What's sad is that, at least in theory, a USAA CEO doesn't necessarily need to have served to be an effective CEO. Just like an O1 Officer would be wise to listen to and seek guidance and consult his/her senior NCOs, a non-military affiliated CEO would be wise to take counsel and guidance from their direct reports who have served.
The problem is that Wayne forced out the true leaders of the company and replaced them with sl--e ball big bank rejects who can barely spell USAF or USMC, let alone know what it means to serve. We lost people like Jim Syring so this failure of a CEO could "have his turn."
Well, he got his turn and USAA turns its first loss basically ever. Wayne follows the direction of consultants who have never worked in industry, brings in executives from publicly traded companies who only understand quarterly profits, and starts running the company into the ground.
How the board hasn't yeeted Wayne into traffic on I10 by now is beyond me. Nothing adds up.
He gets an enormous raise the same year the company posts a loss.
Member satisfaction by every metric is plummeting and they blame the economy rather than taking ownership for their deteriorating service and lackluster products.
Employee morale has never been lower, even under Davis. It's now way worse than it was under Davis.

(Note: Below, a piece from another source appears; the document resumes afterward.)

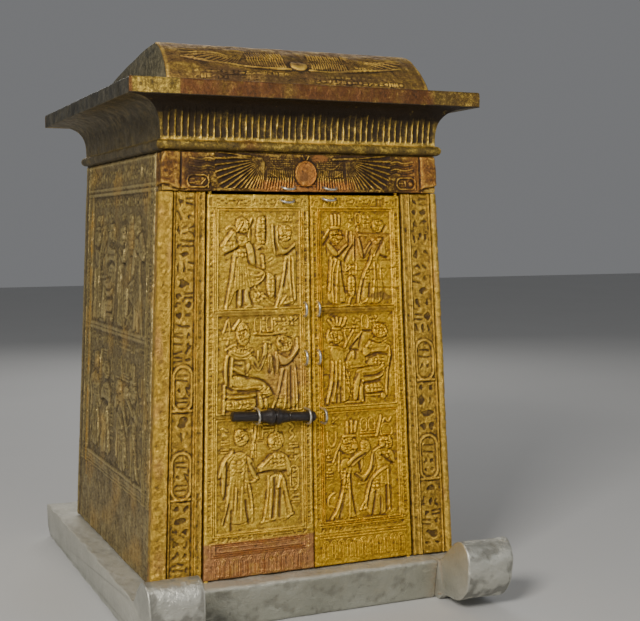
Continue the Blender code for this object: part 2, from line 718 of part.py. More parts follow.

The lying, gaslighting, manipulation, and deceit is downright sickening. It's hard to put into words just how bad Wayne's USAA has become. And that's just looking at the objective facts — no speculation, no rumors, no hyperbole, no misrepresentations.
Facts:
-
The bank has zero compelling products. Checking accounts, savings accounts, credit cards, CDs, auto loans, and mortgages are all mediocre at best and horrendous at worst. After USAA got rid of its only compelling product (the 2.5% cash back Visa), it lost every differentiating product. Checking and savings APYs are abysmal. Auto loan rates are average. Mortgage rates are worse than average. CD rates are fine but no different than other banks.
-
USAA's insurance is too expensive and can no longer be justified or rationalized by the service. MSRs are stretched way too thin and have to multitask way too much to give members the level of service they have come to expect.
-
The company posted its first loss on its centennial birthday. (I say "first" because I don't even count 1923... the company barely existed then.)
-
Wayne's salary goes from $1.9m to $4.8m just from the P&C company in 2022, the same year as its first loss. What he made from other areas of the company aren't known.
-
Wayne implements widely unpopular RTO policies and chose not to deliver the message himself, instead choosing to let immediate people managers be the bearers of the bad news.
-
Employee morale has been decimated by senior leaders.
None of those are speculation, none of them are rumors. We can speculate that Wayne chose RTO to force attrition, but that's easy for them to say "Nuh uh! We did it for the culture! Now get back to work." But they can't deny any of the above.
Members on all forms of social media are noticing the changes. Just look on the USAA subreddit: Members are bashing this failure of a CEO who never served, asking why he gave himself a huge raise using their money when the company had its first loss, asking why service has become so poor, asking why their rates are skyrocketing, the list goes on. Social media will always be more tilted to the negative for any company, but these members are expressing legitimate concerns. These aren't Karens running to the Internet to say "I didn't pay my bill for 6 months and USAA cancelled my policy, wtf?!?!?"
USAA as of now has a mostly good reputation among the general public, but that's all it has left: its reputation. The company has been resting on its laurels for years and no longer comes close to living up to its reputation when looked at with any level of objectivity.